=== Material provided ===

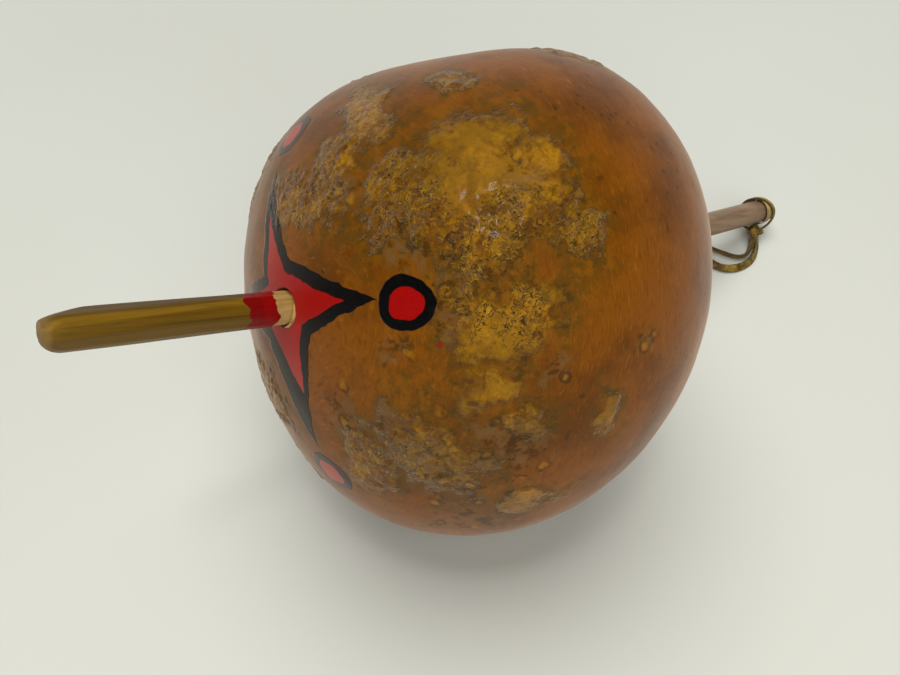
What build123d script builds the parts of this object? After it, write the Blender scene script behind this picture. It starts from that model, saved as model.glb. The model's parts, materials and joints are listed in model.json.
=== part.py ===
from build123d import *

import math
import os

# A gourd rattle: a dried, varnished calabash on a stick that runs right through it.
# It lies on its side on a table. Its short painted peg points up towards -X and its
# longer handle slopes down towards +X, with a leather lace tied round the end.
# Millimetres, +Z up. The origin is the centre of the small flat that the gourd rests on.

# The gourd: a shell that is round about the peg's axis.
GOURD_RADIUS = 75.0
GOURD_HALF_LENGTH = 68.3
WALL = 4.0
OUTLINE_STEPS = 12
REST_DEPTH = 1.0
PEG_HOLE_RADIUS = 5.5
HANDLE_HOLE_RADIUS = 5.2

# The stick: one round rod, slightly bent inside the gourd.
STICK_RADIUS = 4.9
PEG_TILT = 27.8
HANDLE_TILT = 20.9
HANDLE_YAW = 3.0
PEG_REACH = 128.3
HANDLE_REACH = 182.6
BEND_RADIUS = 300.0
TIP_ROUND = 3.2
END_CHAMFER = 0.5

# The neck whittled where the stick passes the painted hole.
NECK_START = 62.0
NECK_END = 72.0
NECK_RADIUS = 4.6
NECK_SIDES = 8

# Glue that holds the stick in its two holes.
GLUE_DEPTH = 2.5
GLUE_PROUD = 1.2
PEG_GLUE_ARC = 150.0

# The leather lace at the handle's end.
LACE_WIDTH = 3.6
BINDING_THICKNESS = 1.0
BINDING_SETBACK = 0.4
TURN_REACH = 177.5
TURN_RADIUS = 8.2
TURN_TILT = 28.0
TURN_TILT_FROM_TOP = 10.0
LACE_TUBE_RADIUS = 0.8
KNOT_FROM_TOP = 145.0
KNOT_RADIUS = 2.9
KNOT_REACH = 8.7

# The hanging loop, a limp lace that lies on the table from the knot and back to it.
LOOP_TUBE_RADIUS = 1.2
LOOP_ROUTE = [
    (163.60, 1.70, 3.75),
    (160.60, -0.40, 3.00),
    (156.80, -2.70, 1.60),
    (152.60, -3.60, 1.25),
    (149.20, -1.90, 1.25),
    (147.00, 1.90, 1.25),
    (144.60, 7.00, 1.25),
    (143.00, 14.50, 1.25),
    (140.20, 24.50, 1.25),
    (134.20, 36.00, 1.25),
    (128.00, 45.60, 1.25),
    (121.00, 50.60, 1.25),
    (113.60, 48.60, 1.25),
    (111.00, 41.00, 1.25),
    (116.00, 31.00, 1.25),
    (125.50, 21.80, 1.25),
    (134.00, 13.00, 1.25),
    (138.10, 6.00, 1.25),
    (138.30, 0.00, 1.25),
    (141.40, -4.80, 1.25),
    (147.60, -7.20, 1.25),
    (154.20, -6.80, 1.25),
    (159.80, -3.80, 1.40),
    (163.20, -0.90, 1.45),
    (164.75, 0.95, 1.70),
]
ARC_SHARE = 0.45

# The seeds, one loose layer in the lowest part of the gourd.
SEED_RADIUS = 2.7
SEED_PITCH = 6.2
SEED_CLEARANCE = 0.4
SEED_RINGS = 2

peg_tilt = math.radians(PEG_TILT)
handle_tilt = math.radians(HANDLE_TILT)
handle_yaw = math.radians(HANDLE_YAW)
peg_direction = Vector(-math.cos(peg_tilt), 0, math.sin(peg_tilt))
handle_direction = Vector(
    math.cos(handle_tilt) * math.cos(handle_yaw),
    math.cos(handle_tilt) * math.sin(handle_yaw),
    -math.sin(handle_tilt),
)
handle_side = Vector(math.sin(handle_yaw), -math.cos(handle_yaw), 0)
handle_top = handle_side.cross(handle_direction)

# The gourd's centre stands over the table by the tilted shell's own half height.
half_height = math.hypot(
    GOURD_RADIUS * math.cos(peg_tilt), GOURD_HALF_LENGTH * math.sin(peg_tilt)
)
rest_offset = (
    (GOURD_RADIUS**2 - GOURD_HALF_LENGTH**2)
    * math.sin(peg_tilt)
    * math.cos(peg_tilt)
    / half_height
)
centre = Vector(rest_offset, 0, half_height - REST_DEPTH)

peg_tip = centre + peg_direction * PEG_REACH
handle_end = centre + handle_direction * HANDLE_REACH
peg_plane = Plane(origin=centre, x_dir=(0, 1, 0), z_dir=peg_direction)
handle_plane = Plane(origin=centre, x_dir=handle_side, z_dir=handle_direction)
profile_plane = Plane(origin=centre, x_dir=peg_direction, z_dir=(0, -1, 0))


def oval(half_length, radius):
    """Half of the gourd's outline, from its peg end round to its handle end."""
    angles = [math.pi * step / OUTLINE_STEPS for step in range(OUTLINE_STEPS + 1)]
    points = [(half_length * math.cos(a), radius * math.sin(a)) for a in angles]
    return Spline(*points, tangents=((0, 1), (0, -1)))


def around_handle(reach, radius, from_top):
    """The point at that reach along the handle and that angle round it, from its top."""
    angle = math.radians(from_top)
    outwards = handle_top * math.cos(angle) + handle_side * math.sin(angle)
    return centre + handle_direction * reach + outwards * radius


def corner_radii(route):
    """For each inner point of a route, the largest arc that its two runs leave room for."""
    radii = []
    for before, here, after in zip(route, route[1:], route[2:]):
        run_in = Vector(*here) - Vector(*before)
        run_out = Vector(*after) - Vector(*here)
        half_turn = math.radians(run_in.get_angle(run_out)) / 2
        shorter = min(run_in.length, run_out.length)
        radii.append(ARC_SHARE * shorter / math.tan(half_turn))
    return radii


def bowl_height(x, y):
    """The height at which a seed's centre lies over (x, y), just clear of the inner wall."""
    inset = WALL + SEED_CLEARANCE + SEED_RADIUS
    radius = GOURD_RADIUS - inset
    half_length = GOURD_HALF_LENGTH - inset
    flat_x = x - centre.X
    stretch = 1 / half_length**2 - 1 / radius**2
    along = flat_x * peg_direction.X
    rise = peg_direction.Z
    square = 1 / radius**2 + stretch * rise**2
    linear = 2 * stretch * along * rise
    constant = (flat_x**2 + y**2) / radius**2 + stretch * along**2 - 1
    root = math.sqrt(linear**2 - 4 * square * constant)
    return centre.Z - (linear + root) / (2 * square)


def seed_spots():
    """The seeds' places on a triangular grid: the middle one and the rings round it."""
    spots = []
    for row in range(-SEED_RINGS, SEED_RINGS + 1):
        row_count = 2 * SEED_RINGS + 1 - abs(row)
        for column in range(row_count):
            x = (column - (row_count - 1) / 2) * SEED_PITCH
            y = row * SEED_PITCH * math.sin(math.radians(60))
            spots.append((x, y))
    return spots


def save(piece, label):
    """Labels a finished piece and writes it."""
    piece.part.label = label
    export_step(piece.part, f"parts/{label}.step")


os.makedirs("parts", exist_ok=True)

# The dried calabash, hollow, with its two stick holes and the flat that it rests on.
with BuildPart() as gourd_shell:
    with BuildSketch(profile_plane):
        with BuildLine():
            oval(GOURD_HALF_LENGTH, GOURD_RADIUS)
            Line((-GOURD_HALF_LENGTH, 0), (WALL - GOURD_HALF_LENGTH, 0))
            oval(GOURD_HALF_LENGTH - WALL, GOURD_RADIUS - WALL)
            Line((GOURD_HALF_LENGTH - WALL, 0), (GOURD_HALF_LENGTH, 0))
        make_face()
    revolve(axis=Axis(centre, peg_direction))
    with BuildSketch(peg_plane):
        Circle(PEG_HOLE_RADIUS)
    extrude(amount=GOURD_RADIUS, mode=Mode.SUBTRACT)
    with BuildSketch(handle_plane):
        Circle(HANDLE_HOLE_RADIUS)
    extrude(amount=GOURD_RADIUS + WALL, mode=Mode.SUBTRACT)
    with BuildSketch(Plane.XY):
        Circle(GOURD_RADIUS)
    extrude(amount=-2 * REST_DEPTH, mode=Mode.SUBTRACT)

# The stick: round peg, whittled eight-sided neck, gentle bend and handle.
with BuildPart() as handle_stick:
    with BuildLine():
        FilletPolyline(peg_tip, centre, handle_end, radius=BEND_RADIUS)
    with BuildSketch(Plane(origin=peg_tip, z_dir=-peg_direction)):
        Circle(STICK_RADIUS)
    sweep()
    tip_edge = edges().filter_by(GeomType.CIRCLE).sort_by_distance(peg_tip)[0]
    fillet(tip_edge, TIP_ROUND)
    end_edge = edges().filter_by(GeomType.CIRCLE).sort_by_distance(handle_end)[0]
    chamfer(end_edge, END_CHAMFER)
    with BuildSketch(peg_plane.offset(NECK_START)):
        Circle(2 * STICK_RADIUS)
        RegularPolygon(NECK_RADIUS, NECK_SIDES, mode=Mode.SUBTRACT)
    extrude(amount=NECK_END - NECK_START, mode=Mode.SUBTRACT)

# A bead of glue on one side of the neck, in the gap to the hole.
with BuildPart() as peg_glue:
    with BuildSketch(profile_plane):
        with Locations((GOURD_HALF_LENGTH - GLUE_DEPTH, NECK_RADIUS)):
            Rectangle(
                GLUE_DEPTH + GLUE_PROUD / 2,
                PEG_HOLE_RADIUS - NECK_RADIUS,
                align=(Align.MIN, Align.MIN),
            )
    revolve(axis=Axis(centre, peg_direction), revolution_arc=PEG_GLUE_ARC)

# A ring of glue in the gap between the handle and its hole.
handle_hole_reach = 1 / math.hypot(
    math.cos(math.radians(handle_direction.get_angle(-peg_direction))) / GOURD_HALF_LENGTH,
    math.sin(math.radians(handle_direction.get_angle(-peg_direction))) / GOURD_RADIUS,
)
with BuildPart() as handle_glue:
    with BuildSketch(handle_plane.offset(handle_hole_reach - GLUE_DEPTH)):
        Circle(HANDLE_HOLE_RADIUS)
        Circle(STICK_RADIUS, mode=Mode.SUBTRACT)
    extrude(amount=GLUE_DEPTH + GLUE_PROUD)

# The tight lace winding at the very end of the handle.
with BuildPart() as lace_binding:
    with BuildSketch(
        handle_plane.offset(HANDLE_REACH - END_CHAMFER - BINDING_SETBACK - LACE_WIDTH)
    ):
        Circle(STICK_RADIUS + BINDING_THICKNESS)
        Circle(STICK_RADIUS, mode=Mode.SUBTRACT)
    extrude(amount=LACE_WIDTH)

# The loose turn of lace round the winding, hanging askew.
tilt_from_top = math.radians(TURN_TILT_FROM_TOP)
lean = handle_top * math.cos(tilt_from_top) + handle_side * math.sin(tilt_from_top)
turn_tilt = math.radians(TURN_TILT)
turn_axis = handle_direction * math.cos(turn_tilt) - lean * math.sin(turn_tilt)
turn_plane = Plane(origin=around_handle(TURN_REACH, 0, 0), z_dir=turn_axis)
with BuildPart() as loose_turn:
    with Locations(turn_plane.location):
        Torus(TURN_RADIUS, LACE_TUBE_RADIUS)

# The knot that ties the turn, bored for the lace that passes through it.
knot_angle = math.radians(KNOT_FROM_TOP)
knot_ray = handle_top * math.cos(knot_angle) + handle_side * math.sin(knot_angle)
knot_ray = (knot_ray - turn_axis * knot_ray.dot(turn_axis)).normalized()
knot_centre = turn_plane.origin + knot_ray * KNOT_REACH
with BuildPart() as knot:
    with Locations(knot_centre):
        Sphere(KNOT_RADIUS)
    add(loose_turn.part, mode=Mode.SUBTRACT)

# The hanging loop: a plain tube along the lace's route.
loop_radii = corner_radii(LOOP_ROUTE)
with BuildPart() as hanging_loop:
    with BuildLine() as loop_line:
        FilletPolyline(*LOOP_ROUTE, radius=loop_radii)
    with BuildSketch(loop_line.line ^ 0):
        Circle(LOOP_TUBE_RADIUS)
    sweep()

save(gourd_shell, "gourd_shell")
save(handle_stick, "handle_stick")
save(peg_glue, "peg_glue")
save(handle_glue, "handle_glue")
save(lace_binding, "lace_binding")
save(loose_turn, "loose_turn")
save(knot, "knot")
save(hanging_loop, "hanging_loop")

# The dry round seeds that make the sound.
for number, (x, y) in enumerate(seed_spots(), start=1):
    with BuildPart() as seed:
        with Locations((x, y, bowl_height(x, y))):
            Sphere(SEED_RADIUS)
    save(seed, f"seed_{number:02d}")

loop_length = loop_line.wires()[0].length
loop_section = math.pi * LOOP_TUBE_RADIUS**2
print("gourd centre", centre, "knot centre", knot_centre)
print("loop radii", [round(radius, 1) for radius in loop_radii])
print("loop length", round(loop_length, 1))
print("loop volume share", round(hanging_loop.part.volume / (loop_section * loop_length), 4))
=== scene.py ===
"""A gourd rattle on a stick: varnished calabash, painted star, whittled peg and leather lace."""

import json
from math import asin, copysign, cos, degrees, pi, radians, sin, sqrt, tau

import bmesh
import bpy
from bpy.props import FloatProperty, FloatVectorProperty, IntProperty, PointerProperty
from mathutils import Euler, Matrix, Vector, noise


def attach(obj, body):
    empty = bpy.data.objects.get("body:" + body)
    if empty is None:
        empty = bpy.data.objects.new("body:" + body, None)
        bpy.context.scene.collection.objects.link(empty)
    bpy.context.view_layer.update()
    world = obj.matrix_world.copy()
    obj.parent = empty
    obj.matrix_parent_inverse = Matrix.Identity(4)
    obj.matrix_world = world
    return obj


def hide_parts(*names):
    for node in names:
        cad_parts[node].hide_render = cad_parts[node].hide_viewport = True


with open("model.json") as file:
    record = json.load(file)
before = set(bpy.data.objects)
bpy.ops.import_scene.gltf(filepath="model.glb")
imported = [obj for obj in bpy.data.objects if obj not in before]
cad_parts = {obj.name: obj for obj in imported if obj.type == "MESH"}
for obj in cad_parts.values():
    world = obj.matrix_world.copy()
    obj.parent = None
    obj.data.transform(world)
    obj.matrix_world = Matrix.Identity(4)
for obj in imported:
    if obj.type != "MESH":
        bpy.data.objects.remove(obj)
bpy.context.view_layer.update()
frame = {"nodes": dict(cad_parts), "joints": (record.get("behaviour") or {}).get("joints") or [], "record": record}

bl_info = {
    "name": "Gourd rattle",
    "version": (1, 0, 0),
    "blender": (4, 5, 0),
    "location": "View3D > Sidebar > Rattle",
    "description": "Builds a painted gourd rattle piece by piece",
    "category": "Add Mesh",
}

MM = 0.001

# The gourd's outline and holes, and the stick, as the frame's pieces have them.
GOURD_RADIUS = 75.0 * MM
GOURD_HALF_LENGTH = 68.3 * MM
PEG_HOLE_RADIUS = 5.5 * MM
HANDLE_HOLE_RADIUS = 5.2 * MM
STICK_RADIUS = 4.9 * MM
STRAP_SIDES = 14
# Reaches are measured along the stick, out of the gourd's centre.
PEG_MOUNT_REACH = 100.0 * MM
PEG_REACH = 129.4 * MM
HANDLE_REACH = 182.6 * MM
BINDING_REACH = 178.5 * MM
# Reaches of the peg's stain, its red band and the band's second coat.
STAIN_START = 73.0 * MM
BAND_START = 72.2 * MM
SECOND_COAT_START = 76.3 * MM
BAND_END = 80.6 * MM
# The glue at the holes: how far round the stick's axis and how thick a bead is.
BEAD_ARC_RADIUS = 5.1 * MM
BEAD_RADIUS = 0.65 * MM
# The skin is plain near a hole and full beyond, between these degrees from its middle.
PEG_HOLE_FADE = (9, 24)
HANDLE_HOLE_FADE = (7, 20)
# The camera: where it stands from the gourd's centre, and its tilt and turn in degrees.
EYE_PLACE = Vector((-104.5, -142.5, 204.8)) * MM
EYE_TILT = 37.5
EYE_TURN = -34.3


def named(rows, name):
    """The row with that name, from one of the record's lists."""
    return next(row for row in rows if row["name"] == name)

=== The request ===
In the listing above, locate the line with "# The dry round seeds that make the sound." and the line with "bpy.context.scene.collection.objects.link(empty)", then extract exactly those lines and every line between them, and nothing more.

=== Reply to the exercise ===
# The dry round seeds that make the sound.
for number, (x, y) in enumerate(seed_spots(), start=1):
    with BuildPart() as seed:
        with Locations((x, y, bowl_height(x, y))):
            Sphere(SEED_RADIUS)
    save(seed, f"seed_{number:02d}")

loop_length = loop_line.wires()[0].length
loop_section = math.pi * LOOP_TUBE_RADIUS**2
print("gourd centre", centre, "knot centre", knot_centre)
print("loop radii", [round(radius, 1) for radius in loop_radii])
print("loop length", round(loop_length, 1))
print("loop volume share", round(hanging_loop.part.volume / (loop_section * loop_length), 4))
=== scene.py ===
"""A gourd rattle on a stick: varnished calabash, painted star, whittled peg and leather lace."""

import json
from math import asin, copysign, cos, degrees, pi, radians, sin, sqrt, tau

import bmesh
import bpy
from bpy.props import FloatProperty, FloatVectorProperty, IntProperty, PointerProperty
from mathutils import Euler, Matrix, Vector, noise


def attach(obj, body):
    empty = bpy.data.objects.get("body:" + body)
    if empty is None:
        empty = bpy.data.objects.new("body:" + body, None)
        bpy.context.scene.collection.objects.link(empty)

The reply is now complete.